With a rebound in travel budgets and heightened competition among airlines, many carriers have revamped their front-of-the-plane cabins with flat, or nearly flat, beds and better service.

Hotels are playing their part by providing improved beds, natural lighting and more relaxing environments.

Yet there is little doubt that frequent business travel -- defined as six or more business trips annually, each lasting at least three days -- still causes sleep disorders.

In a recent online CNN poll of nearly 700 voters, 80 percent said they have problems sleeping when they travel. (View QuickVote)

Last year's U.S. National Business Travel Monitor found that 51 percent of 2,500 executives on the road said they did not get enough sleep on business trips.

"The best advice is change your watch as soon as you know you are going into another time zone. It is a mental thing and you start thinking in that time," Dr. Irshaad Ebrahim of The London Sleep Centre told CNN.
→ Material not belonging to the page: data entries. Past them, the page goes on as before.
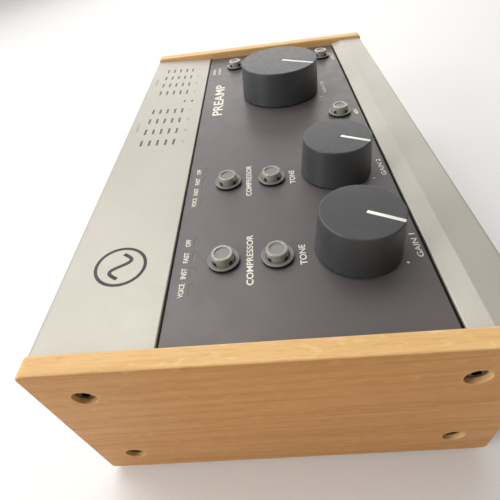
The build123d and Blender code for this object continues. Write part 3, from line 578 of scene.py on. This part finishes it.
# a soft room: bright behind, above and to the right, dim and warmer to the left and in front
tcw = wt.nodes.new("ShaderNodeTexCoord")
aim = wt.nodes.new("ShaderNodeVectorMath")
aim.operation = "DOT_PRODUCT"
wt.links.new(tcw.outputs["Generated"], aim.inputs[0])
aim.inputs[1].default_value = (0.62, 0.66, 0.42)
side = wt.nodes.new("ShaderNodeMapRange")
side.interpolation_type = "SMOOTHSTEP"
wt.links.new(aim.outputs["Value"], side.inputs["Value"])
side.inputs["From Min"].default_value = -0.75
side.inputs["From Max"].default_value = 0.70
side.inputs["To Min"].default_value = 0.10
side.inputs["To Max"].default_value = 0.57
wt.links.new(side.outputs["Result"], bg.inputs["Strength"])
tint = wt.nodes.new("ShaderNodeMix")
tint.data_type = "RGBA"
warm = wt.nodes.new("ShaderNodeMapRange")
wt.links.new(aim.outputs["Value"], warm.inputs["Value"])
warm.inputs["From Min"].default_value = -0.8
warm.inputs["From Max"].default_value = 0.3
wt.links.new(warm.outputs["Result"], tint.inputs[0])
tint.inputs[6].default_value = (1.0, 0.88, 0.74, 1)
tint.inputs[7].default_value = (1.0, 0.99, 0.975, 1)
wt.links.new(tint.outputs[2], bg.inputs["Color"])


def area(name, loc, aim, size, power, colour=(1, 1, 1)):
    li = bpy.data.lights.new(name, "AREA")
    li.shape = "RECTANGLE"
    li.size, li.size_y = size
    li.energy = power
    li.color = colour
    o = bpy.data.objects.new(name, li)
    scene.collection.objects.link(o)
    o.location = loc
    o.rotation_euler = (Vector(aim) - Vector(loc)).to_track_quat("-Z", "Y").to_euler()
    return o


area("key", (0.34, 0.34, 0.80), (0.0, 0.0, 0.04), (0.75, 0.65), 4.7, (1.0, 0.99, 0.97))
area("far_fill", (1.00, -0.15, 0.40), (0.0, 0.0, 0.05), (1.1, 0.5), 2.8, (1.0, 0.97, 0.93))
area("window", (-0.42, 0.72, 0.42), (0.0, 0.0, 0.06), (0.30, 0.40), 3.3, (1.0, 0.99, 0.97))

t = math.radians(-8.63)
eX = Vector((-0.00370937, -0.70941647, 0.70477976))
y0 = Vector((-0.99999312, 0.0026315, -0.0026143))
z0 = Vector((0.0, -0.70478461, -0.70942135))
eY = math.cos(t) * y0 + math.sin(t) * z0
eZ = -math.sin(t) * y0 + math.cos(t) * z0
cam_data = bpy.data.cameras.new("camera")
cam_data.lens = 27.36
cam_data.sensor_width = 36.0
cam_data.clip_start = 0.005
cam = bpy.data.objects.new("camera", cam_data)
scene.collection.objects.link(cam)
right = Vector((eX.x, eY.x, eZ.x))
up = -Vector((eX.y, eY.y, eZ.y))
backw = -Vector((eX.z, eY.z, eZ.z))
cm = Matrix((right, up, backw)).transposed().to_4x4()
cm.translation = Vector((-153.94, -8.0, 151.3)) * MM + Vector((0, SHIFT, 0))
cam.matrix_world = cm
scene.camera = cam
scene.view_settings.view_transform = "Standard"
scene.view_settings.look = "None"
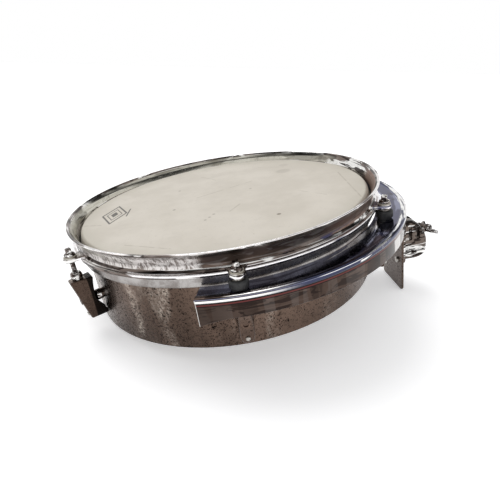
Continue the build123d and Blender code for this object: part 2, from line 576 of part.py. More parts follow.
def assembly():
    """Every node's name with the list of solids that it holds, in the drum's frame."""
    lugs = range(LUG_COUNT)
    collar_seat = EAR_TOP + STEEL_WASHER
    nodes = {
        "shell": [shell()],
        "head_film": [head_film()],
        "flesh_hoop": [flesh_hoop()],
        "head_resin": [head_resin()],
        "counter_hoop": [counter_hoop()],
        "rod_steel_washers": around(washer(WASHER_HOLE, WASHER_RADIUS, EAR_TOP, collar_seat), at_rod, lugs),
        "rod_nylon_washers": around(
            washer(WASHER_HOLE, WASHER_RADIUS - 0.6, collar_seat, collar_seat + NYLON_WASHER), at_rod, lugs),
        "lug_standoffs": around(lug_standoff(), at_lug, lugs),
        "lug_bolts": around(lug_bolt(), at_lug, lugs),
        "lug_bolt_washers": around(lug_bolt_washer(), at_lug, lugs),
        "lug_rivets": around(lug_rivet(), at_lug, lugs),
        "suspension_band": [suspension_band()],
        "grommet_sleeves": around(
            washer(SLEEVE_IN, SLEEVE_OUT - SEATED, GROMMET_LOW, GROMMET_TOP), at_rod, MOUNTED_LUGS),
        "grommet_washers": around(
            washer(SLEEVE_IN, SHIM_RADIUS, GROMMET_TOP + SEATED, EAR_LOW - SEATED), at_rod, MOUNTED_LUGS),
        "mount_plate": [mount_plate()],
        "plate_bolts": [Pos(0, side * PLATE_BOLT_Y, PLATE_BOLT_Z) * plate_bolt() for side in (-1, 1)],
        "plate_nuts": [Pos(0, side * PLATE_BOLT_Y, PLATE_BOLT_Z) * plate_nut() for side in (-1, 1)],
        "bracket_gasket": [bracket_gasket()],
        "bracket_body": [bracket_body()],
        "bracket_screws": [Pos(0, y, z) * bracket_bolt() for y, z in bracket_bolt_places()],
        "eye_bolt": [eye_bolt()],
        "wing_washer": [wing_washer()],
        "wing_nut": [wing_nut()],
    }
    for index in lugs:
        nodes[f"tension_rod_{index + 1}"] = [at_rod(tension_rod(), index)]
        nodes[f"lug_body_{index + 1}"] = [at_lug(lug_body(), index)]
        nodes[f"lug_nut_{index + 1}"] = [at_rod(lug_nut(), index)]
    for count, index in enumerate(MOUNTED_LUGS):
        nodes[f"isolation_grommet_{count + 1}"] = [at_rod(isolation_grommet(), index)]
    return nodes


def resting_shift(nodes):
    """Shift that puts the tilted assembly's base centre at the origin."""
    boxes = [(Rot(0, -REST_TILT, 0) * solid).bounding_box() for group in nodes.values() for solid in group]
    low = [min(getattr(box.min, axis) for box in boxes) for axis in "XYZ"]
    high = [max(getattr(box.max, axis) for box in boxes) for axis in "XYZ"]
    return (-(low[0] + high[0]) / 2, -(low[1] + high[1]) / 2, -low[2])


def main():
    """Builds every node, tilts it into the resting attitude and writes one STEP for each."""
    nodes = assembly()
    shift = resting_shift(nodes)
    print("tilt", round(REST_TILT, 5), "shift", [round(value, 4) for value in shift])
    place = Pos(*shift) * Rot(0, -REST_TILT, 0)
    os.makedirs("parts", exist_ok=True)
    for name, solids in nodes.items():
        placed = [place * solid for solid in solids]
        if len(placed) == 1:
            export_step(placed[0], f"parts/{name}.step")
        else:
            export_step(Compound(children=placed), f"parts/{name}.step")


main()
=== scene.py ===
import json
import math

import bpy
import numpy as np
from mathutils import Matrix, Vector


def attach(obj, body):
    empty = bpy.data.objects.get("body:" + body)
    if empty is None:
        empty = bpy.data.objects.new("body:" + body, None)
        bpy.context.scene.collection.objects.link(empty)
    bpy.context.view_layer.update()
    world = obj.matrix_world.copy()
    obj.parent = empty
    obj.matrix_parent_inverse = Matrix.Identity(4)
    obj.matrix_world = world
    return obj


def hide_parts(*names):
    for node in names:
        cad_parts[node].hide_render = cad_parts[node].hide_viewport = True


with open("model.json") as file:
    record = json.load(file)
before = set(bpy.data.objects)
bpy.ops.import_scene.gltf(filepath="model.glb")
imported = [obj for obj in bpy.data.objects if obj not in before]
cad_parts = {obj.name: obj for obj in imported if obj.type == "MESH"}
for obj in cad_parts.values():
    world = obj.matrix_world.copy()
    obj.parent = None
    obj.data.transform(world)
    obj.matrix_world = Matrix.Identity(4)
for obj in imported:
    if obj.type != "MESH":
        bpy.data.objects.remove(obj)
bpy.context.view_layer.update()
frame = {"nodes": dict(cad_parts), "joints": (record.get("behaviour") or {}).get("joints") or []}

# Sizes are in millimetres in the drum's own frame: origin at the centre of the shell's open
# lower rim, +Z along the drum's axis, +X towards the mount. DRUM takes them to the row frame.
LUG_COUNT = 6
FIRST_LUG = -90.0
LUG_STEP = 360.0 / LUG_COUNT
ROD_CIRCLE = 198.5
SHELL_RADIUS = 177.8
SHELL_DEPTH = 101.6
EAR_LOW = 88.6
EAR_TOP = 92.4
MOUNTED_LUGS = (0, 1, 2, 3)

rod_joints = [joint for joint in frame["joints"] if joint["name"].startswith("rod_")]
axis = Vector(rod_joints[0]["axis"])
tilt = math.atan2(-axis.x, axis.z)
middle = sum((Vector(joint["pos_m"]) for joint in rod_joints), Vector()) / LUG_COUNT
origin = middle - axis * EAR_TOP * 0.001
DRUM = Matrix.Translation(origin) @ Matrix.Rotation(-tilt, 4, "Y") @ Matrix.Scale(0.001, 4)


# ---------------------------------------------------------------- mesh helpers

def rounded(outline, steps=5):
    """Closed outline of (a, b, radius) corners as plain points with every corner rounded."""
    points = []
    count = len(outline)
    for index, (a, b, radius) in enumerate(outline):
        corner = Vector((a, b))
        before = Vector(outline[index - 1][:2]) - corner
        after = Vector(outline[(index + 1) % count][:2]) - corner
        if radius <= 0:
            points.append((a, b))
            continue
        half = before.angle(after) / 2
        cut = min(radius / math.tan(half), 0.48 * before.length, 0.48 * after.length)
        start = corner + before.normalized() * cut
        end = corner + after.normalized() * cut
        for step in range(steps + 1):
            t = step / steps
            point = start * (1 - t) ** 2 + corner * 2 * t * (1 - t) + end * t * t
            points.append(tuple(point))
    return points


def refined(points, longest):
    """Closed outline with its long straight runs divided."""
    result = []
    for index, point in enumerate(points):
        start, end = Vector(point), Vector(points[(index + 1) % len(points)])
        parts = max(1, math.ceil((end - start).length / longest))
        result += [tuple(start.lerp(end, k / parts)) for k in range(parts)]
    return result


def build(name, verts, faces, place=None):
    """Mesh object from drum-frame points; place is applied before the drum's own placing."""
    matrix = DRUM if place is None else DRUM @ place
    points = np.asarray(verts, dtype=float)
    points = points @ np.array(matrix.to_3x3()).T + np.array(matrix.translation)
    mesh = bpy.data.meshes.new(name)
    mesh.from_pydata(points.tolist(), [], faces)
    mesh.validate()
    thing = bpy.data.objects.new(name, mesh)
    bpy.context.scene.collection.objects.link(thing)
    return thing


def tube_faces(rings, around, closed_rings, closed_around):
    """Quads between successive rings of equally many points."""
    faces = []
    last_ring = rings if closed_rings else rings - 1
    last_point = around if closed_around else around - 1
    for i in range(last_ring):
        for j in range(last_point):
            a = i * around + j
            b = i * around + (j + 1) % around
            c = ((i + 1) % rings) * around + (j + 1) % around
            d = ((i + 1) % rings) * around + j
            faces.append((a, b, c, d))
    return faces


def lathe(name, outline, segments=96, place=None, closed=True):
    """Solid turned about the local Z axis from an outline of (radius, height) points."""
    count = len(outline)
    verts = []
    for i in range(segments):
        turn = 2 * math.pi * i / segments
        verts += [(r * math.cos(turn), r * math.sin(turn), z) for r, z in outline]
    return build(name, verts, tube_faces(segments, count, True, closed), place)


def join(name, *parts):
    """Several objects made into one, named name."""
    bpy.ops.object.select_all(action="DESELECT")
    for part in parts:
        part.select_set(True)
    bpy.context.view_layer.objects.active = parts[0]
    bpy.ops.object.join()
    parts[0].name = name
    parts[0].data.name = name
    return parts[0]


def prism(name, outline, low, high, place=None):
    """Upright slab on an outline of (x, y) points between two heights."""
    count = len(outline)
    verts = [(x, y, low) for x, y in outline] + [(x, y, high) for x, y in outline]
    faces = tube_faces(2, count, False, True)
    faces += [tuple(range(count))[::-1], tuple(range(count, 2 * count))]
    return build(name, verts, faces, place)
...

"(When travelers) are sleep deprived, it is very much like having an overdraft that you pay into. You either pay in one lump sum, or pay in steady sums -- this way you pay off the debt."

Ebrahim believes travelers should conform to their new time zone within a couple of days and consolidate their sleep instead of catnapping. Regular bed times and exercise also help.

Problems occur not just in the air, but also on landing -- compounded by late flights, missed connections, time zone changes, differences in altitude, temperature and humidity.

Psychologists have now developed two phrases for travel related sleep problems: the "first night effect" occurs when trying to sleep in an unfamiliar environment.

Then there is the "on-call effect," which is caused by the constant worry that something will disturb your sleep -- such as anxiety over hallway noise, a call from the boss or the hotel wake-up call.

Sleep sells

Realizing that a good snooze can sell services on a business trip, hotels and airlines have invested in this area.

Qantas, which unveiled a multi-million dollar revamp of its business class last September, has installed mood-lighting systems in its planes -- pale pink for morning, midnight blue at night. It says the system helps passengers go to sleep and wake up more comfortably.

Some hotels now designate at least one floor as a "quiet zone" on Sunday through to Thursday -- prime time for business travelers who do not want to be disturbed with unwanted noise.

Other have nightlights or lighting strips that provide soft illumination to help guests navigate in an unfamiliar room during the night.